= Unearth, Release =

Unearth, Release is a viola concerto by the American composer Julia Adolphe. The work was commissioned by the League of American Orchestras and the New York Philharmonic with support from the Virginia B. Toulmin Foundation. It was first performed on July 16, 2016, at Guilford College by the violist Cynthia Phelps and Eastern Music Festival Orchestra under Gerard Schwarz. Adolphe later revised the work, however, and the revised version was given its premiere on November 17, 2016, at David Geffen Hall by Phelps and the New York Philharmonic conducted by Jaap van Zweden. Adolphe dedicated the piece Cynthia Phelps and the New York Philharmonic.

==Composition==
Adolphe completed Unearth, Release in 2016 at the age of 28 while pursuing her doctorate at the USC Thornton School of Music. The concerto has a duration of roughly 19 minutes and is cast in three movements:

===Instrumentation===
The work is scored for a solo viola and an orchestra consisting of two flutes (2nd doubling alto flute and piccolo), two oboes (2nd doubling English horn), two clarinets (2nd doubling bass clarinet), two bassoons (2nd doubling contrabassoon), four horns, two trumpets, two trombones, bass trombone, tuba, timpani, two percussionists, piano, harp, and strings.

==Reception==
Unearth, Release received a positive response from music critics.
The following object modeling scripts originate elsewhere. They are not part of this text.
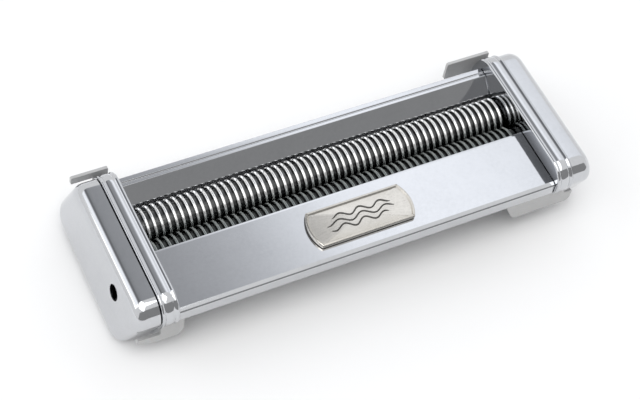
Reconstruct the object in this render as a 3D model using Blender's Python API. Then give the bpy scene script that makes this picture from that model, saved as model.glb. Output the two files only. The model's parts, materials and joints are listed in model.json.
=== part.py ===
"""Noodle cutter attachment of a hand-cranked pasta machine.

Two grooved rollers turn between two side frames. Sheet panels lead the dough to them, combs lift the
noodles out of the grooves, and three gears under the left end cap turn both rollers from one crank socket.

Sizes are in millimetres and become metres in the last step. X runs along the rollers, +Y points to the
rear and +Z up. The body rests on Z = 0, and Y = 0 is the middle of its depth.
"""
import math

import bmesh
import bpy

MM = 0.001

# Overall sizes.
CLEAR_WIDTH = 158.0        # between the webs of the side frames
BODY_HEIGHT = 31.9         # floor to the top of the side frames
TOP_FRONT_Y = -40.3        # corners of the side frame's outline, before rounding
TOP_REAR_Y = 27.7
FOOT_FRONT_Y = -26.5
FOOT_REAR_Y = 39.7
OUTLINE_RADIUS = 8.6

# Side frames.
WEB_THICKNESS = 1.2
RIM_WIDTH = 6.8
SEAT_GAP = 0.3             # left between pieces that touch

# End caps.
CAP_STEP = 0.9             # the cap lies this far inside the side frame's outline
CAP_DEPTH = 8.9            # at the top of the cap
CAP_WALL = 1.0
CAP_EDGE_RADIUS = 3.0
CAP_LEAN = 0.173           # outward run of the end face per millimetre down
CAP_FLOOR_RISE_FRONT = 1.0
CAP_FLOOR_RISE_REAR = 3.6
CRANK_HOLE_RADIUS = 3.2

# Rollers.
ROLLER_CENTRE_DISTANCE = 15.0
NIP_Y = 2.1
ROLLER_PANEL_GAP = 1.1      # under the front panel's inner edge
RING_INTERLEAVE = 1.0       # the rings of one roller reach this far past those of the other
RING_WIDTH = 1.2
RING_PITCH = 2.8
REAR_RING_COUNT = 56
FRONT_RING_COUNT = 55
RING_CLEARANCE = 0.35
RING_SIDES = 8
JOURNAL_RADIUS = 3.5
JOURNAL_SIDES = 16
CRANK_JOURNAL_RADIUS = 3.3
RUNNING_GAP = 0.2
ROLLER_END_GAP = 0.4

# Gears.
ROLLER_GEAR_TEETH = 15
PINION_TEETH = 11
GEAR_WIDTH = 5.0
ADDENDUM = 0.8
DEDENDUM = 1.15
TOOTH_SHARE_ROOT = 0.62
TOOTH_SHARE_TIP = 0.24
PINION_TOP_GAP = 2.1

# Bushes, clips and the crank shaft.
BUSH_WALL = 1.3
BUSH_FLANGE_LIP = 1.2
BUSH_FLANGE_WIDTH = 0.9
CLIP_LAND = 1.7
CLIP_WIDTH = 0.8
SHAFT_TAIL = 0.8
SOCKET_HUB_RADIUS = 4.7
SOCKET_ACROSS = 5.0
SOCKET_DEPTH = 5.5
SOCKET_END_GAP = 1.0

# Panels.
PANEL_THICKNESS = 1.0
PANEL_DROP = 7.1           # top of the side frames to the front panel's inner edge
FRONT_PANEL_INNER_Y = -7.1
FRONT_PANEL_FRONT_Y = -34.1
FRONT_PANEL_SLOPE = 0.01
FRONT_LIP_HEIGHT = 5.6
FRONT_BEND_RADIUS = 2.2
REAR_RIM_DROP = 6.5
REAR_RIM_INNER_Y = 22.6
REAR_RIM_OUTER_Y = 26.6
REAR_PANEL_SLOPE = math.radians(45.0)
REAR_PANEL_GAP = 0.6       # between the rear panel's lower edge and the rings
REAR_SKIRT_RUN = 5.4
REAR_SKIRT_FALL = 15.0
REAR_BEND_RADIUS = 1.4

# Name plate.
PLATE_LENGTH = 43.0
PLATE_WIDTH = 15.6
PLATE_HEIGHT = 1.6
PLATE_CENTRE_Y = -20.6
PLATE_BOW = 2.2

# Guides that hold the attachment on the machine's body.
GUIDE_THICKNESS = 1.2
FRONT_GUIDE_Y = -33.8
FRONT_GUIDE_HEIGHT = 9.4
GUIDE_LAP = 0.5            # how far a guide's root stays inside the rim's outer edge
GUIDE_CHAMFER = 1.5
RIGHT_FRONT_GUIDE_INWARD = 20.5
RIGHT_FRONT_GUIDE_SLANT = 6.0
RIGHT_FRONT_GUIDE_OUTWARD = 3.5
LEFT_FRONT_HOOK_INWARD = -2.7
LEFT_FRONT_HOOK_OUTWARD = 8.6
LEFT_FRONT_HOOK_DIP = 0.7
LEFT_FRONT_HOOK_TONGUE = 4.3
REAR_GUIDE_Y = 31.5
REAR_GUIDE_DROP = 4.9
REAR_GUIDE_HEIGHT = 9.0
RIGHT_REAR_GUIDE_INWARD = 13.0
LEFT_REAR_TAB_OUTWARD = 8.4
LEFT_REAR_TAB_TONGUE = 3.4

# Combs and tie rods.
COMB_THICKNESS = 2.4
COMB_TOOTH_WIDTH = 0.9
COMB_TOOTH_REACH = 1.0
COMB_SPINE_START = 5.5
COMB_SPINE_WIDTH = 4.0
TIE_ROD_RADIUS = 2.5
TIE_ROD_END_RADIUS = 2.0
FRONT_TIE_ROD_Y = -21.1
REAR_TIE_ROD_GAP = 2.2     # between the rear nut and the rear gear
NUT_RADIUS = 4.0
NUT_WIDTH = 2.8

# Worked out from the sizes above.
WEB_INNER_X = CLEAR_WIDTH / 2.0
WEB_OUTER_X = WEB_INNER_X + WEB_THICKNESS
RIM_OUTER_X = WEB_INNER_X + RIM_WIDTH
CAP_OPEN_X = RIM_OUTER_X + SEAT_GAP
SPAN_X = WEB_INNER_X - SEAT_GAP
PANEL_HEIGHT = BODY_HEIGHT - PANEL_DROP
RING_RADIUS = (ROLLER_CENTRE_DISTANCE + RING_INTERLEAVE) / 2.0
GROOVE_RADIUS = ROLLER_CENTRE_DISTANCE - RING_RADIUS - RING_CLEARANCE
AXIS_HEIGHT = PANEL_HEIGHT - PANEL_THICKNESS - ROLLER_PANEL_GAP - RING_RADIUS
FRONT_AXIS = (NIP_Y - ROLLER_CENTRE_DISTANCE / 2.0, AXIS_HEIGHT)
REAR_AXIS = (NIP_Y + ROLLER_CENTRE_DISTANCE / 2.0, AXIS_HEIGHT)
GEAR_MODULE = ROLLER_CENTRE_DISTANCE / ROLLER_GEAR_TEETH
ROLLER_GEAR_TIP = GEAR_MODULE * (ROLLER_GEAR_TEETH / 2.0 + ADDENDUM)
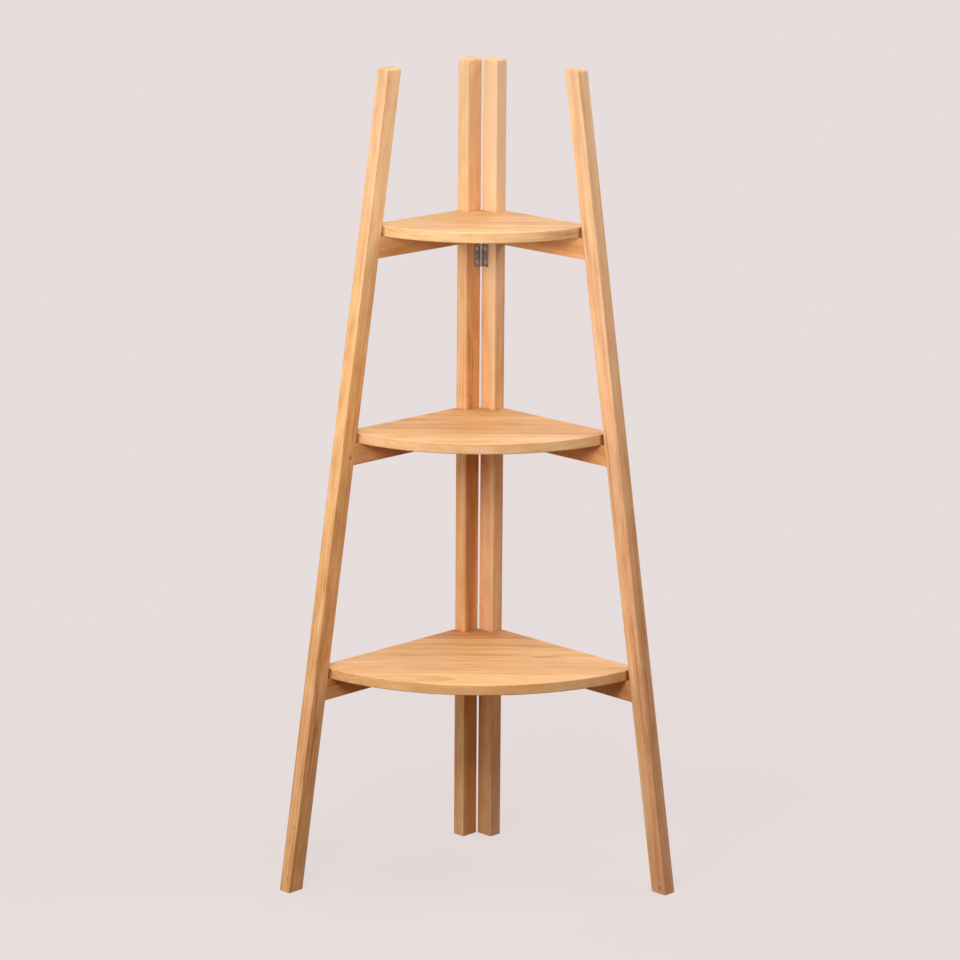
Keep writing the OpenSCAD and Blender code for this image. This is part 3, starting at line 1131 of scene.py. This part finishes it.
@dataclass
class Studio:
    """A pale floor without an edge, soft lamps and a faint, warm room light.

    Attributes:
        lamps: The soft lamps.
        backdrop: Colour that the camera sees behind the shelf.
        room: Colour of the room's own light.
        room_level: Strength of the room's own light.
        floor_colour: Colour of the floor as it lights the shelf from below.
        floor_size: Width of the floor.
        shadow_share: How much of the floor's shade shows near the shelf.
        shadow_near: Distance from the shelf's middle at which the shade starts to fade.
        shadow_far: Distance at which it has faded.
    """

    lamps: tuple[Softbox, ...]
    backdrop: Colour = paint(230, 221, 220)
    room: Colour = (1.0, 0.52, 0.24)
    room_level: float = 0.10
    floor_colour: Colour = (0.20, 0.10, 0.04)
    floor_size: float = 60.0
    shadow_share: float = 0.15
    shadow_near: float = 0.35
    shadow_far: float = 1.5

    def build(self) -> None:
        """Lays the floor, lights the room and hangs the lamps."""
        self._lay_floor()
        self._light_room()
        for lamp in self.lamps:
            lamp.hang()

    def _lay_floor(self) -> None:
        """Lays the floor, whose colour runs evenly into the backdrop."""
        bpy.ops.object.select_all(action="DESELECT")
        bpy.ops.mesh.primitive_plane_add(size=self.floor_size, location=(0.0, 0.0, 0.0))
        floor = bpy.context.object
        floor.name = "studio_floor"
        floor.data.materials.append(self._floor_paint())

    def _floor_paint(self) -> Material:
        """Mixes the floor's paint: the backdrop's even colour, with the shelf's faint shadow near its feet.

        Returns:
            The material.
        """
        material = bpy.data.materials.new("floor_paint")
        material.use_nodes = True
        bench = NodeBench(material.node_tree)
        lit = bench.plain("BsdfDiffuse", self.floor_colour)
        shaded = bench.plain("BsdfDiffuse", self.backdrop)
        even = bench.plain("Emission", self.backdrop)
        away = bench.vector("LENGTH", bench.node("TexCoord").outputs["Object"])
        share = bench.span(away, self.shadow_near, self.shadow_far, self.shadow_share, 0.0)
        shown = bench.either(share, even, shaded)
        bench.end("OutputMaterial", bench.either(bench.seen(), lit, shown))
        return material

    def _light_room(self) -> None:
        """Gives the room its own even light and shows the backdrop's colour past the floor."""
        world = bpy.data.worlds.new("studio_room")
        world.use_nodes = True
        bench = NodeBench(world.node_tree)
        lit = bench.plain("Background", self.room, Strength=self.room_level)
        shown = bench.plain("Background", self.backdrop)
        bench.end("OutputWorld", bench.either(bench.seen(), lit, shown))
        bpy.context.scene.world = world


@dataclass(frozen=True)
class PhotoCamera:
    """The camera of the photograph.

    Attributes:
        place: Where it stands.
        yaw: Its turn to the right, in degrees.
        pitch: Its tilt, in degrees, upwards positive.
        roll: Its lean, in degrees.
        lens: Focal length, in millimetres.
        film: Width of the film, in millimetres.
        reach: Distance to which it sees.
    """

    place: Triple = (-0.02483, -5.53488, 1.99580)
    yaw: float = 0.259
    pitch: float = -13.955
    roll: float = 0.432
    lens: float = 139.72
    film: float = 36.0
    reach: float = 200.0

    def set_up(self) -> None:
        """Sets the camera up and makes it the scene's own."""
        yaw, pitch, roll = (math.radians(angle) for angle in (self.yaw, self.pitch, self.roll))
        ahead = Vector((math.sin(yaw) * math.cos(pitch), math.cos(yaw) * math.cos(pitch), math.sin(pitch)))
        right = Vector((math.cos(yaw), -math.sin(yaw), 0.0))
        upwards = right.cross(ahead)
        leaned_right = math.cos(roll) * right + math.sin(roll) * upwards
        leaned_up = math.cos(roll) * upwards - math.sin(roll) * right
        turn = Matrix((leaned_right, leaned_up, -ahead)).transposed().to_4x4()
        camera = bpy.data.cameras.new("photo_camera")
        camera.lens = self.lens
        camera.sensor_width = self.film
        camera.clip_end = self.reach
        holder = bpy.data.objects.new("photo_camera", camera)
        holder.matrix_world = Matrix.Translation(self.place) @ turn
        bpy.context.scene.collection.objects.link(holder)
        bpy.context.scene.camera = holder


# One lamp hangs close in front, two on the left, one on the right, two behind and one overhead.
SOFTBOXES = (
    Softbox("near_front_softbox", (-0.371, -1.141, 1.3), 0.5, 0.5, 12.2),
    Softbox("front_left_softbox", (-1.98, -1.98, 1.5), 1.3, 1.3, 13.4),
    Softbox("left_softbox", (-2.4, -0.8, 1.1), 1.4, 1.8, 12.2),
    Softbox("right_softbox", (1.84, 0.0, 2.54), 1.2, 1.2, 22.0),
    Softbox("back_right_softbox", (0.92, 1.9, 1.9), 1.4, 1.4, 11.0),
    Softbox("back_left_softbox", (-1.5, 1.5, 1.5), 1.4, 1.4, 12.0),
    Softbox("ceiling_panel", (0.0, -0.3, 3.4), 2.6, 2.6, 38.0),
)

# Marks of the frames: reach, depth and level of the middle, then length, width and strength.
# The left leg has specks at its foot, a small knot, fine dark lines and one soft streak.
LEFT_LEG_MARKS = (
    (0.3913, -0.0064, 0.1005, 0.0055, 0.0035, 0.95),
    (0.3935, -0.0040, 0.0871, 0.0045, 0.0032, 0.90),
    (0.4043, -0.0075, 0.0225, 0.0050, 0.0034, 0.90),
    (0.2778, 0.0, 0.6658, 0.0095, 0.0060, 0.90),
    (0.3505, 0.0, 0.2900, 0.1000, 0.0030, 0.85),
    (0.3560, 0.0, 0.2350, 0.1300, 0.0022, 0.80),
    (0.3490, 0.0, 0.2450, 0.0900, 0.0018, 0.60),
    (0.3620, 0.0, 0.2050, 0.1400, 0.0060, 0.35),
)
# The right leg has a knot near its foot and long streaks.
RIGHT_LEG_MARKS = (
    (0.3960, 0.0, 0.0096, 0.0080, 0.0055, 0.90),
    (0.2218, 0.0, 0.9980, 0.0900, 0.0045, 0.55),
    (0.2785, 0.0, 0.6498, 0.2600, 0.0035, 0.45),
    (0.3484, 0.0, 0.3009, 0.3400, 0.0050, 0.50),
    (0.3580, -0.0090, 0.3004, 0.3600, 0.0050, 0.45),
    (0.3325, -0.0150, 0.4536, 0.3000, 0.0040, 0.40),
    (0.3800, -0.0040, 0.1683, 0.2000, 0.0035, 0.40),
)
# The left post has one broad patch of painted shade between the lower shelves, where the middle shelf shades
# its inner face.
LEFT_POST_PAINTED_SHADE = ((0.0190, 0.0, 0.455, 0.42, 0.034, 0.66),)
# Marks of the shelves: place of the middle, then length, width, strength and depth.
TOP_FRONT_MARKS = (
    (0.104, -0.0290, 1.0090, 0.085, 0.080, 0.32, 0.0034),
    (0.126, -0.0160, 1.0050, 0.070, 0.080, 0.38, 0.0050),
    (0.095, -0.0330, 1.0010, 0.080, 0.080, 0.28, 0.0032),
    (0.124, -0.0170, 1.0040, 0.100, 0.080, 0.38, 0.0240),
    (-0.095, -0.0330, 1.0040, 0.060, 0.070, 0.30, 0.0024),
)
BOTTOM_MIDDLE_MARKS = (
    (0.103, -0.0115, 0.342, 0.070, 0.0120, 0.55),
    (0.020, -0.0020, 0.342, 0.170, 0.0130, 0.30),
    (-0.110, -0.0080, 0.342, 0.110, 0.0090, 0.30),
)


def set_marks(rows: tuple[tuple[float, ...], ...], side: Side | None = None) -> tuple[GrainOrShadeMark, ...]:
    """Sets out marks on the frame of a side, or on a shelf where no side is given."""
    places = (PLAN.place(side, *row[:3]) if side else Vector(row[:3]) for row in rows)
    return tuple(GrainOrShadeMark(place, *row[3:]) for place, row in zip(places, rows))


def side_frames() -> list[SideFrame]:
    """Sets out the two frames with their finishes and marks.

    Returns:
        The left frame and the right one.
    """
    rails = (OiledWood(AMBER), OiledWood(AMBER, middle=0.58), OiledWood(AMBER, middle=0.52))
    # Posts and legs carry a painted highlight that pales their upper ends.
    left = SideFrame(
        side=Side.LEFT,
        post_wood=OiledWood(HONEY, fleck=0.35, painted_top_highlight=0.38),
        leg_wood=OiledWood(HONEY, middle=0.56, mineral=0.15, mottle=0.50, painted_top_highlight=0.35),
        rail_wood=rails,
        leg_marks=set_marks(LEFT_LEG_MARKS, Side.LEFT),
        post_marks=set_marks(LEFT_POST_PAINTED_SHADE, Side.LEFT),
        first_cut=1,
    )
    right = SideFrame(
        side=Side.RIGHT,
        post_wood=OiledWood(ROSE, fleck=0.40, painted_top_highlight=0.65),
        leg_wood=OiledWood(ROSE, streak_depth=0.75, mineral=0.40, painted_top_highlight=0.25),
        rail_wood=rails,
        leg_marks=set_marks(RIGHT_LEG_MARKS, Side.RIGHT),
        post_marks=(),
        first_cut=11,
    )
    return [left, right]


def shelves() -> list[TierShelf]:
    """Sets out the three shelves, each with its boards' finishes and marks.

    Returns:
        The shelves, from the top down.
    """
    # The boards' end grain, down to the 45-degree tip faces, is darkened partly as oil soaked into it and
    # partly as painted shade on the tips' end faces in the dark slots beside the legs.
    board = OiledWood(
        BUTTER, middle=0.60, streak_depth=0.42, mottle=0.26, mineral=0.10, end_from=0.655, end_light=0.42
    )
    dim = replace(board, middle=0.52)
    cream = replace(board, tone=CREAM, middle=0.62)
    dim_cream = replace(cream, middle=0.56)
    golden = replace(board, tone=GOLDEN, middle=0.66)
    dim_golden = replace(golden, middle=0.52)
    calm = replace(golden, middle=0.59)
    pale = replace(golden, middle=0.76)
    dark_back = replace(board, tone=AMBER, middle=0.30, streak_depth=0.55, mineral=0.6)
    top_marks = {3: set_marks(TOP_FRONT_MARKS)}
    bottom_marks = {3: set_marks(BOTTOM_MIDDLE_MARKS)}
    return [
        TierShelf(Tier.TOP, (dim, board, cream), 20, top_marks),
        TierShelf(Tier.MIDDLE, (dim_golden, calm, calm, dim_cream), 37),
        TierShelf(Tier.BOTTOM, (dark_back, calm, golden, pale, pale), 29, bottom_marks),
    ]


def main() -> None:
    """Builds the shelf's looks in order and reports each piece."""
    logging.basicConfig(level=logging.INFO, format="%(name)s: %(message)s")
    bpy.context.scene.view_settings.view_transform = "Standard"
    PhotoCamera().set_up()
    log.info("camera set up")
    for side_frame in side_frames():
        side_frame.finish()
        log.info("%s frame dressed", side_frame.side.word)
    for shelf in shelves():
        boards = shelf.build()
        log.info("%s shelf built from %d boards", shelf.tier.word, len(boards))
    for hinge in (ButtHinge(Tier.TOP), ButtHinge(Tier.BOTTOM)):
        hinge.finish()
        log.info("%s hinge dressed", hinge.tier.word)
    Studio(SOFTBOXES).build()
    log.info("studio lit")


if __name__ == "__main__":
    main()
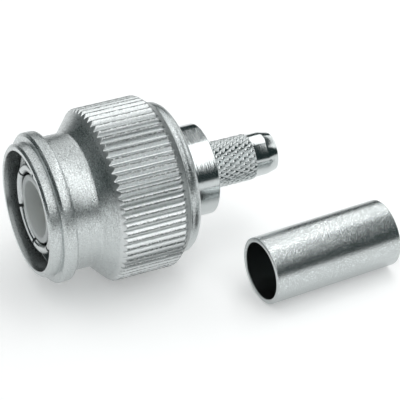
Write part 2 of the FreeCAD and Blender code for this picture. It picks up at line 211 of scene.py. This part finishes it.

It was praised by Anthony Tommasini of The New York Times and Eric C. Simpson of the New York Classical Review wrote, "Adolphe has an expressive voice that combines strong melodic writing with atmospheric orchestration." He added, "The concerto in total is only nineteen minutes long, but it is a complex, evocative work, and marks an important success for its 28-year-old composer." Justin Davidson of Vulture further remarked:
Adolphe, who at 28 qualifies as a bona fide phenom, has written a concerto that captures the fragile clarity of twilight. The viola does not naturally rocket above a low accompaniment or pierce a thick fortissimo. It's never the loudest, highest, or lowest voice in the room. Instead, it must achieve prominence through charm and negotiation. That’s a job for Cynthia Phelps, the orchestra's stupendous section leader, and Adolphe helps her by threading the dark, velvety viola through a shadowed orchestral landscape. The soloist flaps like a bat against a window in the first movement and skips lightly over the waves in the second. But it's the final movement that lingers longest in the mind, the viola curling softly on a vaporous pillow of strings. I did not know while I was hearing that passage that Adolphe had subtitled it "Embracing Mist," but I didn't need to: The score conjures the image with wondrous precision, even without an assist from program notes.